The timing could not be worse. With the United States playing the tariff card more aggressively, global trade is becoming more expensive and uncertain. A weaker rupee in such an environment amplifies the pain. Indian consumers pay more, Indian businesses face higher input costs, and the government’s subsidy burden increases. Servicing external debt becomes costlier, and fiscal pressures mount. To argue that a falling rupee automatically boosts exports is a dangerously simplistic narrative, especially when global demand itself is fragile and supply chains are under strain.

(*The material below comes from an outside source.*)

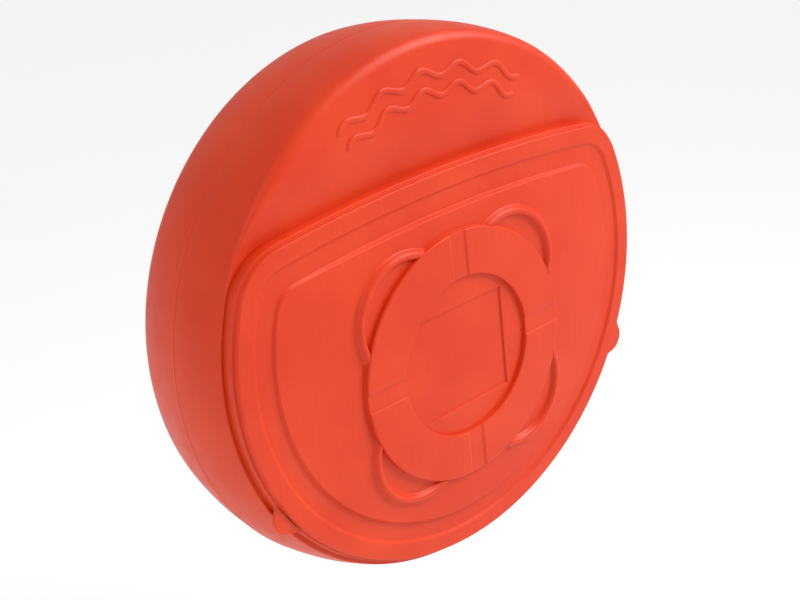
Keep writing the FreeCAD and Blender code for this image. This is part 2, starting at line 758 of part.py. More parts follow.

What is most troubling is the apparent lack of urgency in addressing the issue. Parliament finds ample time for debates that may stir emotions but have little bearing on the daily struggles of citizens. Meanwhile, the tormenting fall of the rupee—and its cascading consequences—is neither discussed with seriousness nor addressed with transparent policy measures. Blame games replace accountability, and slogans substitute for strategy.

If the rupee does not recover, the long-term consequences could be severe. Persistent inflation can dampen consumption, slow growth, discourage investment, and widen inequality. The credibility of economic management suffers, both domestically and internationally. Confidence, once lost, is hard to rebuild.

The value of a currency ultimately reflects the health of an economy and the trust reposed in its governance. Ignoring the rupee’s fall is not an option. The government must acknowledge the problem, communicate honestly with the nation, and act decisively. Economic realities cannot be wished away by rhetoric. The rupee’s decline is not an abstract statistic—it is a silent tax on every Indian.